Finalement, érodée, la tour s’effondre après que Bai
Su Zhen ait donné naissance à un fils : Xu Shi Lin.
Ignorant la tragédie, Xu Xian décide de se soumettre
à Fa-Hai, espérant ainsi réduire la durée de
l’emprisonnement de son épouse en accumulant les
bonnes actions au service du moine. Mais il se
dévoue tellement à cette tâche qu’il en meurt.
Vingt ans plus
tard, l’orphelin Xu Shi Lin apprend l’histoire de
ses parents. Etudiant brillant, il réussit le
concours pour devenir conseiller de l’empereur. Il
obtient alors de ce dernier la faveur de retourner
dans sa région, afin de pouvoir achever la
destruction des ruines de la vieille tour et
assécher le lac, de manière à libérer les âmes de
ses parents.
Aujourd’hui
encore, la légende de Bai Su Zhen est en Asie le
sujet de nombreuses adaptations. Parmi les plus
récentes on compte une série TV et une fastueuse
adaptation cinématographique taïwanaise, The Legend
of the White Snake Maiden, qui remporta au début des
années 90 plusieurs récompenses dans toute l’Asie.
Premier long-métrage
en couleurs.
Si
Le Serpent Blanc est un film légendaire, c’est
d’abord parce qu’il s’agit du premier long-métrage
animé japonais réalisé entièrement en couleurs. Mais
c’est aussi parce que cette bande fut la première
tissée par le mythique studio Tôei Animation. La
genèse de la création de cette enceinte, laboratoire
qui pendant 20 ans présida aux destinées de
l’animation au Japon, est stupéfiante (on doit
également au studio Tôei dans les années 80 et 90
quelques-uns des plus gros succès de l’histoire de
l’animation, tels Dragon Ball et Digimon).
En 1937, Kenzo Masaoka (réalisateur des
chefs-d’oeuvre Princesse Kaguya, Les Bonzes
Mélomanes, Féerie de Printemps), alors âgé de 39
ans, fonda sa propre société : “Compagnie japonaise
des films d’animation”. En 1937, il avait déjà créé
deux sociétés de production (La Donbeï – 1929 et la
Masaoka Films Production - 1932). Il est aussi à
l’origine de deux des révolutions les plus
significatives qu’ait connu l’industrie japonaise de
l’animation. En effet, en 1932 (L’île aux Singes)

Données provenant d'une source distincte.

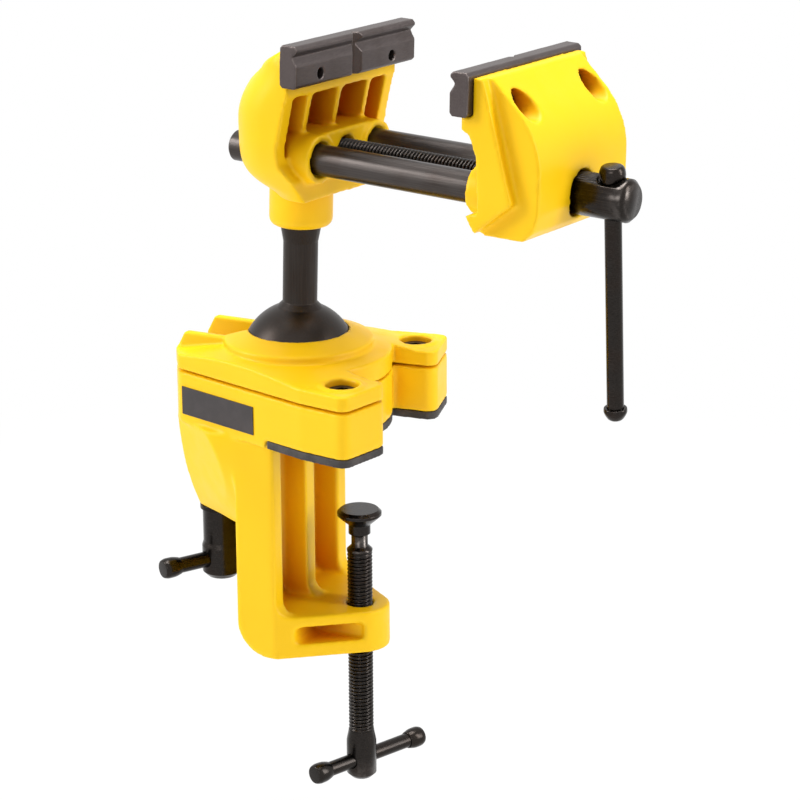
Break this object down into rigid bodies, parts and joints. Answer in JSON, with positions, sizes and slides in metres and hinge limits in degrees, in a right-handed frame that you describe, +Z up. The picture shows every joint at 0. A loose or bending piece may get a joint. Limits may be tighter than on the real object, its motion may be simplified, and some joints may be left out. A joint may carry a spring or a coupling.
{
  "type": "clamp-on bench vise",
  "caption": "Bench vise that clamps to a table edge with a screw from below, on a ball joint that swivels and tilts, with a screw-driven moving jaw on two guide bars.",
  "frame": {"origin": "on the face that rests on the bench top, where the clamp screw's axis meets it", "axes": "+Z up along the clamp screw, +X from the bench edge on to the bench, towards the moving jaw, +Y to the left of that"},
  "size_m": [0.196, 0.094, 0.298],
  "materials": {
    "cast_paint": "satin yellow powder coat on castings",
    "jaw_steel": "dark phosphated steel",
    "stud_steel": "dark phosphated steel",
    "black_steel": "black oxide, polished",
    "fastener_steel": "black oxide",
    "nut_bronze": "machined",
    "pad_rubber": "matt moulded rubber",
    "badge_film": "blank dark film"
  },
  "bodies": {
    "base": {"base_casting": "cast_paint", "bench_pad": "pad_rubber", "clamp_cap": "cast_paint", "cap_screws": "fastener_steel", "ball_seat": "stud_steel", "side_badge": "badge_film"},
    "stud": {"ball_stud": "stud_steel"},
    "head": {"fixed_jaw_body": "cast_paint", "fixed_jaw_plate": "jaw_steel", "fixed_plate_screws": "fastener_steel", "lead_nut": "nut_bronze", "post_set_screw": "fastener_steel"},
    "moving_jaw": {"moving_jaw_body": "cast_paint", "moving_jaw_plate": "jaw_steel", "moving_plate_screws": "fastener_steel", "guide_bar_near": "black_steel", "guide_bar_far": "black_steel", "guide_bar_pins": "fastener_steel", "thrust_washer": "fastener_steel"},
    "jaw_screw": {"main_screw": "black_steel", "retaining_ring": "fastener_steel"},
    "handle": {"handle_bar": "black_steel", "handle_knob_top": "black_steel", "handle_knob_low": "black_steel"},
    "pressure_disc": {"clamp_pad": "black_steel"},
    "bench_screw": {"clamp_screw": "black_steel"},
    "bench_bar": {"clamp_tbar": "black_steel", "clamp_tbar_knobs": "black_steel"},
    "ball_lock": {"lock_barrel": "black_steel", "lock_bolt": "black_steel", "lock_washer": "fastener_steel"},
    "lock_handle": {"lock_tbar": "black_steel", "lock_tbar_knobs": "black_steel"}
  },
  "joints": [
    {"name": "ball_tilt", "type": "hinge", "parent": "base", "child": "stud", "pos_m": [-0.0251, 0, 0.025], "axis": [0, 1, 0], "range_deg": [-91, 30]},
    {"name": "head_spin", "type": "hinge", "parent": "stud", "child": "head", "pos_m": [-0.02383, 0.00078, 0.07738], "axis": [0.0243, 0.0149, 0.9996], "continuous": true},
    {"name": "jaw_slide", "type": "slide", "parent": "head", "child": "moving_jaw", "axis": [0.9888, -0.1474, -0.0218], "range_m": [-0.0645, 0.01]},
    {"name": "main_screw_turn", "type": "hinge", "parent": "moving_jaw", "child": "jaw_screw", "pos_m": [0.10903, -0.01845, 0.10545], "axis": [0.9888, -0.1474, -0.0218], "range_deg": [-15481, 2401]},
    {"name": "handle_slide", "type": "slide", "parent": "jaw_screw", "child": "handle", "axis": [0.007, -0.1006, 0.9949], "range_m": [0, 0.07115]},
    {"name": "clamp_slide", "type": "slide", "parent": "base", "child": "pressure_disc", "axis": [0, 0, 1], "range_m": [-0.026, 0.0322]},
    {"name": "clamp_screw_turn", "type": "hinge", "parent": "pressure_disc", "child": "bench_screw", "pos_m": [0, 0, -0.1375], "axis": [0, 0, 1], "range_deg": [-6241, 7729]},
    {"name": "clamp_bar_slide", "type": "slide", "parent": "bench_screw", "child": "bench_bar", "axis": [0.3907, 0.9205, 0], "range_m": [-0.0175, 0.0107]},
    {"name": "lock_turn", "type": "hinge", "parent": "base", "child": "ball_lock", "pos_m": [-0.0613, 0, -0.062], "axis": [0, 0, 1], "range_deg": [-9, 70]},
    {"name": "lock_bar_slide", "type": "slide", "parent": "ball_lock", "child": "lock_handle", "axis": [0.5045, 0.8634, 0], "range_m": [-0.0105, 0.0105]}
  ],
  "couplings": [
    {"joint": "main_screw_turn", "follows": "jaw_slide", "rad_per_m": 4188.8},
    {"joint": "clamp_screw_turn", "follows": "clamp_slide", "rad_per_m": 4188.8}
  ]
}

Masaoka décida d’employer du celluloïd pour réaliser
ses films. Puis, en 1933, il mit en scène le premier
film parlant entièrement synchronisé de l’histoire
du média animé japonais : Un monde de pouvoir et de
femmes.
Toutefois, la
structure indépendante de Kenzo Masaoka (La
Compagnie japonaise des films d’animation), qui
avait eu l’aplomb de réaliser pendant la guerre un
film ne faisant pas oeuvre de propagande (L’Araignée
et la Tulipe – un poème et une allégorie
magnifiques), résista mal au conflit. Elle finit
donc par se transformer, adoptant en 1952 le nom de
“Nouvelle Compagnie Japonaise des Films
d’Animation”, et compta rapidement dans ses rangs
les plus grands noms du dessin animé japonais.
Il s’agit
d’abord de Taiji Yabushita (réalisateur du Serpent
Blanc), qui s’occupait plus particulièrement de la
supervision et de la production, mais aussi de
Seitaro Kitayama, l’un des trois pionniers du cinéma
d’animation japonais qui a réalisé son premier
film, La guerre des singes et des crabes (second
dessin animé nippon de l’histoire), en 1917 !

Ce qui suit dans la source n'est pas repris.